Show Re-Cap for Monday 6/1/2015

shit-everywhere

Blood and shit EVERYWHERE!

It’s June. Oh, don’t pretend like you know your months! Dingo is there, Jude is there, he’s sick, he’s on the couch and has something to tell us. He tried to get all caveman on a chick and she busts out with “hang on, I have to take my tampon out.” Jude’s like, “whatever, you got a 50/50 chance of me still banging you.” She was all like, “it’s my last day anyway.” which is the worst day. Shit looked like a crime scene, it was like Dexter’s kill room. And after they’re done, she was like, “oh, by the way, I’m also sick.” BIATCH! Ellis is sick too, he seriously contemplated pulling over and taking a shit right on the street like the bums in LA tend to do. Ellis and Katie went to go get massages, Ellis allegedly got a rub & tug, Katie did not. Jude is wondering which spot they went to. Ellis saw live porn this weekend, the girls from Burning Angel shooting porn scenes, while he was also watching the UFC fights. Jude has an idea for the large axe Ellis got as a gift, make it the “talking stick”, whoever is holding is the person who gets to talk and everyone else has to listen. Jude got kicked off Facebook, he had some dude running it for him and the guy ended up just keeping the account and won’t give Jude access. He don’t give a shit about Facebook, but now he can’t get on Tinder either. But he almost got herpes off Tinder too, so maybe it’s a blessing in disguise. Dingo and Jude are both over the Tinder thing. Dingo because he’s just not interested and he’s not a 10. Jude because he’s pulling mediocre 5’s on Tinder because nobody likes his rape face.

alice-and-dorothy

Said the NBA player surrounded by white guys with an axe in the room.

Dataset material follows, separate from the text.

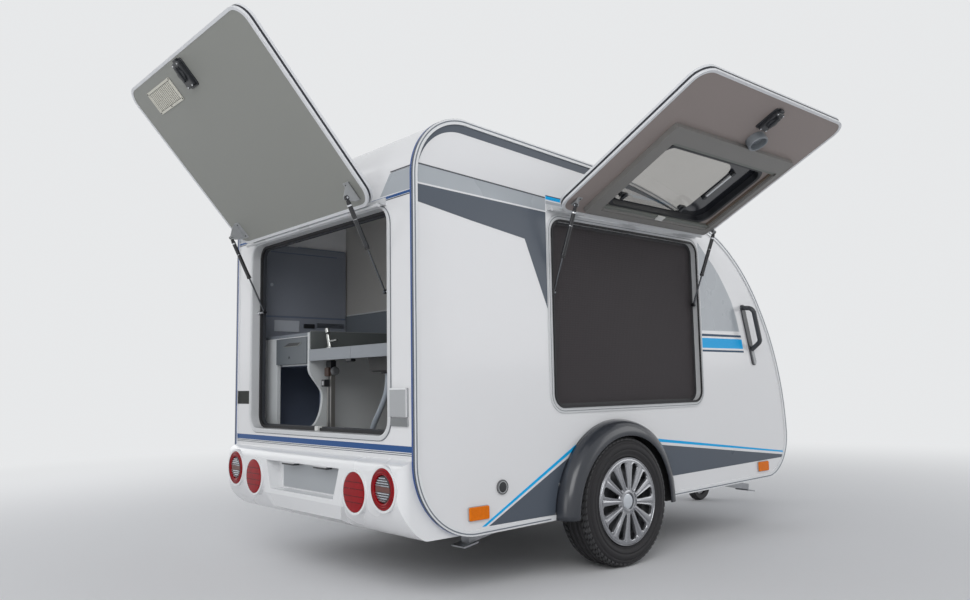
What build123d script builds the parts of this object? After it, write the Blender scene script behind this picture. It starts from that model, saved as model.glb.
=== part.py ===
from build123d import *
import math
import os

# A small teardrop caravan with a kitchen hatch at the rear and a hatch in each side.
# Lengths are millimetres and angles are degrees. While it is built, X is measured forward
# from the rear wall, Y is measured to the left from the middle and Z up from the ground.
# The last step moves every piece so that the origin is the middle of the tow ball.

# Body
HALF_WIDTH = 735.0
SIDE_WALL = 30.0
SKIN_WALL = 28.0
FLOOR_LOW = 350.0
FLOOR_WALL = 30.0
REAR_ARC_LOW = 1563.0
REAR_ARC_RADIUS = 240.0
ROOF_BEND = (990.0, 1752.0)
ROOF_END = (1958.0, 1519.0)
NOSE_TOP_VIA = (2170.0, 1369.0)
NOSE_TOP = (2330.0, 1178.0)
NOSE_VIA = (2492.0, 850.0)
NOSE_TIP = (2551.0, 513.0)
CHIN_VIA = (2494.0, 344.0)
BELLY_FRONT = (2358.0, 272.0)
BELLY_REAR = (276.0, 234.0)
HEEL_VIA = (80.0, 318.0)
HEEL_TOP = 520.0
FRONT_PANEL_REAR = 1700.0
FRONT_SKIN_LOW = 355.0
TRIM_PROUD = 5.0
TRIM_LAP = 16.0
TRIM_FACE = 6.0
TRIM_RETURN = 14.0

# Frames and seals round the three hatches
FRAME_PROUD = 6.0
FRAME_LINER = 8.0
FRAME_DEPTH_IN = 36.0
SEAL_HEIGHT = 6.0
SEAL_WIDTH = 12.0
SEAL_LAP = 6.0
HATCH_GAP = 12.0
HATCH_WALL = 30.0
HATCH_EDGE = 12.0
EDGE_GROOVE = 5.0
CORNER = 62.0

# Rear opening and its hatch
REAR_OPEN_HALF = 556.0
REAR_OPEN_LOW = 626.0
REAR_OPEN_HIGH = 1446.0
REAR_FLANGE = 28.0
REAR_HATCH_LAP = 6.0
REAR_HATCH_HALF = REAR_OPEN_HALF + REAR_HATCH_LAP
REAR_HINGE_X = -34.0
REAR_HINGE_Z = REAR_OPEN_HIGH + 24.0
REAR_HATCH_LOW = REAR_OPEN_LOW - 8.0
REAR_OPEN_ANGLE = 138.6

# Side openings and their hatches
SIDE_OPEN_X = (712.0, 1750.0)
SIDE_OPEN_Z = (690.0, 1476.0)
SIDE_FLANGE = 26.0
SIDE_HATCH_LAP = 17.0
SIDE_HATCH_X = (SIDE_OPEN_X[0] - SIDE_HATCH_LAP - 5, SIDE_OPEN_X[1] + SIDE_HATCH_LAP - 5)
SIDE_HINGE_Y = HALF_WIDTH + 35.0
SIDE_HINGE_Z = SIDE_OPEN_Z[1] + 36.0
SIDE_HATCH_LOW = SIDE_OPEN_Z[0] - 34.0
SIDE_OPEN_ANGLE = 117.2
WINDOW_X = (902.0, 1622.0)
WINDOW_Z = (1016.0, 1404.0)
WINDOW_CORNER = 66.0
WINDOW_LAP = 22.0
WINDOW_THICK = 9.0
WINDOW_FRAME = 9.0
CASSETTE_X = (822.0, 1700.0)
CASSETTE_Z = (914.0, 1464.0)
CASSETTE_OPEN_X = (890.0, 1668.0)
CASSETTE_OPEN_Z = (992.0, 1432.0)
CASSETTE_DEPTH = 22.0
SCREEN_INSET = 24.0
SCREEN_THICK = 3.0

# Hinges
KNUCKLE_RADIUS = 8.0
KNUCKLE_GAP = 0.3
HINGE_LEAF = 5.0
HATCH_BELOW_HINGE = 14.0

# Gas struts
REAR_STRUT_OFF_JAMB = 48.0
SIDE_STRUT_OFF_JAMB = 18.0
STRUT_EYE_RADIUS = 9.0
STRUT_EYE_WIDTH = 10.0
STRUT_PIN_RADIUS = 4.0
PIN_CLEARANCE = 0.05
BARREL_RADIUS = 9.0
ROD_RADIUS = 4.0
EAR_WALL = 4.0
STUD_GAP = 0.8
ROD_OVERLAP = 14.0
BORE_START = 27.0
REAR_PIVOT = (87.0, 67.0)
REAR_ROD_END = (30.0, REAR_HINGE_Z - 322.0)
REAR_BARREL = 208.0
SIDE_PIVOT = (87.0, 41.0)
SIDE_ROD_END = (HALF_WIDTH - 7.0, SIDE_HINGE_Z - 345.0)
SIDE_BARREL = 224.0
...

So Tully’s 20 year high school reunion was over the weekend. “One of the guys he knows” did some bumps after the reunion. It may have allegedly been the same “friend” of his that tried GHB, allegedly. Not a lot of goings on at the reunion, people got drunk and went through the classrooms, made it rain on the basketball court, etc. Dingo was partially home schooled. Sounds like the Hard Rock is so pumped about EllisMania 11 that they might be into Gymkini doing one of his stunts there. So let’s get this out of the way real quick, no more Bruce Jenner, it’s Caitlyn Jenner now and Caitlyn will appear on the cover of Vanity Fair next month or something. Tracy Morgan did his first interview since the fatal crash he was involved in. Dude is still hurting, it’s sad to see – however, he does vow to get back to comedy at some point. Rudy Gay is in the studio, he’s a professional basketball player standing at 6′ 9″ and has a brain. One of the dumbest things he bought was a Ferrari he didn’t fit in. He can’t swim, has a phobia about the ocean and pools, but he likes to fish and owns a pool. Manute Bol is dead, Christopher Lloyd, who played Dr. Emmett Brown in Back to the Future, is still very much alive.

evil-baby

Andrew “The Lone Farter” Gruss as a child.

Tully missed the last 30 minutes of Friday’s show, in what came to be known as Fartgate 2015. So it’s time to catch Tully and Dingo up on what happened and who did it. Ellis has put a $500 bounty on the culprit, as nobody has admitted to their fart and the 3 people in the greenroom all swear on their family members that they were not the lone farter. As everyone is reviewing the video again, things are starting to look bad for Will as his reaction to the fart seemed to be premeditated. Will is now upset that he has to defend his non-farting nature in the greenroom. Now the boys have noticed Andrew was smiling after Kevin almost vomited, that’s a shady as fuck maneuver for someone who claims to not have birthed a vomit inducing fart. Kevin is oddly silent, being sure to stay far, far away from the prosecutions arguments. Andrew is turning red in the face now as he’s trying anything to avoid being the only the suspect. This has now turned into a “loser leaves town” matter, they’re talking about getting polygraph tests and the liar quits his job, never to return again. The bounty has been upped to $1000 now! Droopy News was next, but there’s no way anyone can concentrate on that right now, not with Andrew still walking around claiming his innocence. I HAVE A CHILD, SIR! Anyway, the saga continues.